Ireland excited Churchill’s passion, but mostly in a positive way, for he always respected Irish patriotism and heroism. In World War II, Paddy Finucane, one of many Irish who volunteered to fight for Britain, destroyed thirty-two German aircraft before being shot down and killed. “If ever I feel a bitter feeling rising in me in my heart about the Irish,” he said in 1948, “the hands of heroes like Finucane seem to stretch out to soothe it away.” Churchill had proven himself an ally, not an enemy, in Ireland’s quest for peace and freedom.
History doesn’t repeat, but it sometimes rhymes, someone said (not Churchill). A modern extension to the Anglo-Irish relationship is Brexit and the so-called Irish Backstop. I’ll happily chat later about how the EU negotiators were very aware of the bad blood between Britain and Ireland in framing their Brexit demands. Just ask.

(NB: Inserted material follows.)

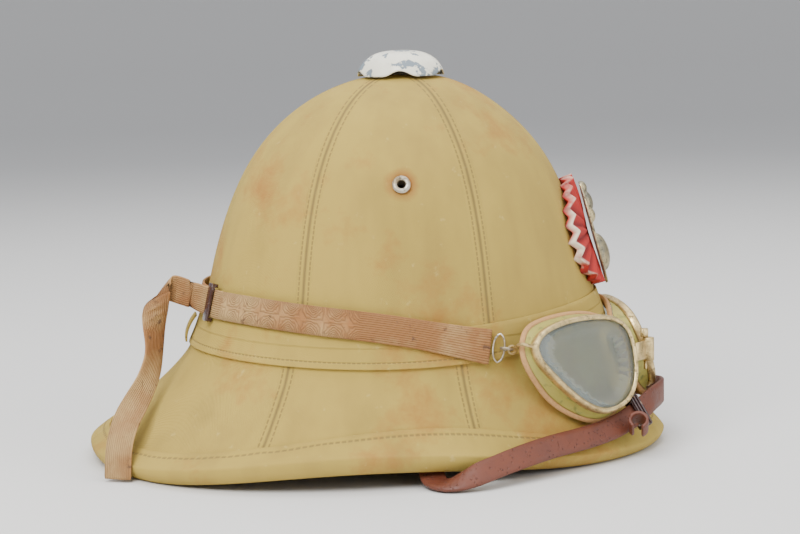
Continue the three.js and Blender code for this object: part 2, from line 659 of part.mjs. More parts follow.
// From a stud inside the right wall, down, out under the rim and up over the brim to the slide.
// Columns: place x, y, z, and the way the width runs x, y, z.
const CHIN_RIGHT = [
  [37.5, -80, 64, 1, 0, 0],
  [37, -85.5, 48, 1, 0, 0],
  [34, -97, 27, 1, 0, 0],
  [31, -109.5, 9.5, 0.98, 0.1, 0],
  [33, -121, 3.6, 0.93, 0.35, 0.05],
  [42, -129, 4.6, 0.45, 0.75, 0.45],
  [55, -127, 8.5, -0.05, 0.6, 0.8],
  [72, -115.5, 12.5, -0.1, 0.58, 0.8],
  [92, -99.5, 15.5, -0.1, 0.58, 0.8],
  [113, -81, 16.8, -0.1, 0.58, 0.8],
  [129, -64.5, 19, -0.15, 0.5, 0.85],
  [139.5, -53.2, 22.8, -0.2, 0.4, 0.9],
];
// From the slide, across the front, down over the left of the brim and in to the other stud.
const CHIN_LEFT = [
  [142.4, -50, 24.3, -0.2, 0.37, 0.91],
  [149.5, -39.5, 28, -0.1, 0.1, 1],
  [155.5, -25, 29, 0, 0, 1],
  [158.6, -6, 27.5, 0, 0, 1],
  [157.5, 16, 25, 0, 0, 1],
  [150.5, 39, 22, -0.1, -0.3, 0.95],
  [138, 60, 20, -0.1, -0.5, 0.85],
  [119, 80, 18.5, -0.1, -0.58, 0.8],
  [95, 100, 15.5, -0.1, -0.58, 0.8],
  [72, 117.5, 12.5, -0.1, -0.58, 0.8],
  [55, 128.5, 8.5, -0.05, -0.6, 0.8],
  [42, 130, 4.6, 0.45, -0.75, 0.45],
  [33, 121, 3.6, 0.93, -0.35, 0.05],
  [31, 109.5, 9.5, 0.98, -0.1, 0],
  [34, 97, 27, 1, 0, 0],
  [37, 85.5, 48, 1, 0, 0],
  [37.5, 80, 64, 1, 0, 0],
];
add('chin_strap_right', ribbon(stationsThrough(CHIN_RIGHT, LEATHER_WIDTH, 44), LEATHER_THICK), LEATHER);
add('chin_strap_left', ribbon(stationsThrough(CHIN_LEFT, LEATHER_WIDTH, 64), LEATHER_THICK), LEATHER);

// The strap's own end, curled over beside the slide.
const CURL = { x: 139.9, y: -66.9, z: 20, radius: 4.6, width: 10 };
const curlAxis = vec(-0.05, -0.72, 0.7).normalize();
const curlStart = vec(0.64, 0.5, 0.55).cross(curlAxis).normalize();
const curlSide = curlAxis.clone().cross(curlStart);
const curlTurns = [];
for (let i = 0; i <= 14; i += 1) {
  const a = rad(-30 + 300 * i / 14);
  curlTurns.push({
    at: vec(CURL.x, CURL.y, CURL.z).addScaledVector(curlStart, CURL.radius * Math.cos(a))
      .addScaledVector(curlSide, CURL.radius * Math.sin(a)),
    side: curlAxis,
    half: CURL.width / 2,
  });
}
add('chin_strap_end', ribbon(curlTurns, 1.6), LEATHER);

// The slide: a ridged frame that both straps run into.
function chinSlide() {
  const middle = vec(140.8, -51.7, 23.6);
  const along = vec(0.66, 0.7, 0.27).normalize();
  const out = along.clone().cross(vec(-0.2, 0.37, 0.91)).normalize();
  const tall = out.clone().cross(along).normalize();
  const place = new THREE.Matrix4().makeBasis(along, tall, out).setPosition(middle);
  const bar = (x, y, z, w, h, d) => cleaned(new THREE.BoxGeometry(w, h, d)).translate(x, y, z);
  const half = LEATHER_WIDTH / 2 + 0.6;
  const deep = LEATHER_THICK / 2 + 0.7;
  const parts = [
    bar(0, 0, deep + 0.6, 6, 2 * half + 4, 1.2), bar(0, 0, -deep - 0.6, 6, 2 * half + 4, 1.2),
    bar(0, half + 1, 0, 6, 2, 2 * deep + 1), bar(0, -half - 1, 0, 6, 2, 2 * deep + 1),
  ];
  for (const x of [-2, 0, 2]) parts.push(bar(x, 0, deep + 1.5, 1.2, 2 * half + 3, 1.2));
  return joined(parts).applyMatrix4(place);
}
add('chin_strap_slide', chinSlide(), TARNISH);

// Hidden studs that hold the strap's ends to the inside of the wall.
const POST_LENGTH = 4;
for (const [side, hand] of [['right', -1], ['left', 1]]) {
  const turn = hand * rad(77.5);
  const out = outAt(8.62, turn);
  const foot = skin(8.62, turn, coreTop - WALL - 2 * GAP - POST_LENGTH / 2);
  const stud = cleaned(new THREE.CylinderGeometry(3, 3, POST_LENGTH, 12).rotateX(Math.PI / 2));
  add(`chin_strap_post_${side}`, aimed(stud, foot, out), NICKEL);
}

export default group;
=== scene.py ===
"""The looks of a cloth-covered pith helmet with strapped goggles, a cockade and a chin strap."""
import sys
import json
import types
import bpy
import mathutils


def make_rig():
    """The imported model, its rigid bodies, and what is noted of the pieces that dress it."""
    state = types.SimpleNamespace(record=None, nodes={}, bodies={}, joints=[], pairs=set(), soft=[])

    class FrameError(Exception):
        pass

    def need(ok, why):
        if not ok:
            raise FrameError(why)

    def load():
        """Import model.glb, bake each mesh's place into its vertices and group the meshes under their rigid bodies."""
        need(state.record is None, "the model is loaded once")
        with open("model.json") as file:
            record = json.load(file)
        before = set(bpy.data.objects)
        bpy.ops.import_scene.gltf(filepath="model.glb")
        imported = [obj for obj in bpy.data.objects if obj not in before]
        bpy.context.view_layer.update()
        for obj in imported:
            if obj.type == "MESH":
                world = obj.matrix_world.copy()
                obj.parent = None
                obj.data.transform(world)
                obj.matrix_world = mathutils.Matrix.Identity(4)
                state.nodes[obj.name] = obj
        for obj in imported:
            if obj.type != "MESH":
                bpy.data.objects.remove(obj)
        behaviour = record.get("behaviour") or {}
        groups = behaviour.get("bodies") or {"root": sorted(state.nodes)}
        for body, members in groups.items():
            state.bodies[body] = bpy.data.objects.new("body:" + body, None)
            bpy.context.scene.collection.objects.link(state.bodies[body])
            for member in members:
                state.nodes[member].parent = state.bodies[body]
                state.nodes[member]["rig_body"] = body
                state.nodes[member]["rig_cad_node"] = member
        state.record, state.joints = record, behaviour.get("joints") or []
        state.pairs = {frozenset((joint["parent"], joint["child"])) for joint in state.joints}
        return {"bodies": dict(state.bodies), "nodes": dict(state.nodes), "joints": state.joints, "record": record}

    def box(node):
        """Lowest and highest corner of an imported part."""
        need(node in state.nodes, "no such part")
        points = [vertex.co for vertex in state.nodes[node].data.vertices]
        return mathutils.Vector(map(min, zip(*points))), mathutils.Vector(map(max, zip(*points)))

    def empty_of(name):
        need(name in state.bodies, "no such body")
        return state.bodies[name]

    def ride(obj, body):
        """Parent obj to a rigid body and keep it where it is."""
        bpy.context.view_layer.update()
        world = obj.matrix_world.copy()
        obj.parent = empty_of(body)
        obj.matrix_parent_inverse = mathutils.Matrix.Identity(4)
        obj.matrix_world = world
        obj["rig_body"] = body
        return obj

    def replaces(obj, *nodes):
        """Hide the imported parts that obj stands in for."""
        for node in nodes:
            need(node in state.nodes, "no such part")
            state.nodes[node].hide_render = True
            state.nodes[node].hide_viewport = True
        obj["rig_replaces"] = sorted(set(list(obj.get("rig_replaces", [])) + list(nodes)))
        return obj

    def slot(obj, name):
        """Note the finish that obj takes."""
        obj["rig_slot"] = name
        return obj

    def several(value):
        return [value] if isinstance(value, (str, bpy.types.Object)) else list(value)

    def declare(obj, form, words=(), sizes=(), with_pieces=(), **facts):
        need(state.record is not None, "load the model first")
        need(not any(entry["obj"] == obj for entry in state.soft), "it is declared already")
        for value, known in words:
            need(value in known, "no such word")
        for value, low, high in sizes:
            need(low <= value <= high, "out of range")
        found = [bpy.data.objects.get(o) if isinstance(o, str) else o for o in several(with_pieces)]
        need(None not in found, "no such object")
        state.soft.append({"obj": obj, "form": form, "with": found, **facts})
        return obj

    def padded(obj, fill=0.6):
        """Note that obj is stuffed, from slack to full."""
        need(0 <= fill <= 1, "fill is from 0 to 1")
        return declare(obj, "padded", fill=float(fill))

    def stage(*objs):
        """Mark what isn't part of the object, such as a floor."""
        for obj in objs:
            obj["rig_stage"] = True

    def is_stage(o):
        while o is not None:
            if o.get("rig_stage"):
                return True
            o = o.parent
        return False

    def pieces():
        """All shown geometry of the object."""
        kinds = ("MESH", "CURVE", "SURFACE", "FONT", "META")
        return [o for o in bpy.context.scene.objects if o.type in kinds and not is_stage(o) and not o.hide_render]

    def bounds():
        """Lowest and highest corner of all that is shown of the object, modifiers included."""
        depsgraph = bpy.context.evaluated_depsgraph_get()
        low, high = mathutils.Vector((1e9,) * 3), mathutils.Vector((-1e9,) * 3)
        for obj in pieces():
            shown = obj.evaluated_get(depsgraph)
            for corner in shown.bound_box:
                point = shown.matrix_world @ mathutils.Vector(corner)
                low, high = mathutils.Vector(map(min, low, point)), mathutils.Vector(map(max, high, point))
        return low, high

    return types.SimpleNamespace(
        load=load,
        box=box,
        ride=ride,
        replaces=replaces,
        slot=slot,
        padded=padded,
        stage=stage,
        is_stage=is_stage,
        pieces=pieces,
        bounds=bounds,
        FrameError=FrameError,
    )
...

But I don’t want to wear out my welcome, so let me put up my map of our cruise with its Churchill venues, end with a story, and then answer any questions.
Eddie’s Shannon experience
Back when transatlantic flights stopped to refuel in Shannon, Ireland, the Churchills were aboard a Pan Am Clipper, headed west. Detective-Sergeant Edmund Murray, Sir Winston’s bodyguard from 1950 to his death, was with them as usual. Eddie later told me of that flight, and an amusing story about the lingering Irish antipathy toward his boss.
While the plane stood refuelling, Sgt. Murray left to buy a case of Jameson’s for his Secret Service pals in Washington. “What name shall I put on it, sir?” asked the clerk at the Duty-Free. “Murray,” Eddie told him.
Arriving back to pick up the case, the clerk was cordial but curious. “Will ye just tell me one thing? What’s a man by the name of Murray doing guarding that old bastard Churchill?”
Back on board, Eddie related the story to the boss, knowing he would enjoy it. Churchill roared with laughter, but his wife remained silent.
About a minute passed. And then Clementine Churchill spoke up, in the high pitched voice she adopted at times of high emotion: “He was wrong, Winston, he was quite wrong,” she exclaimed. “You do know who your father was.”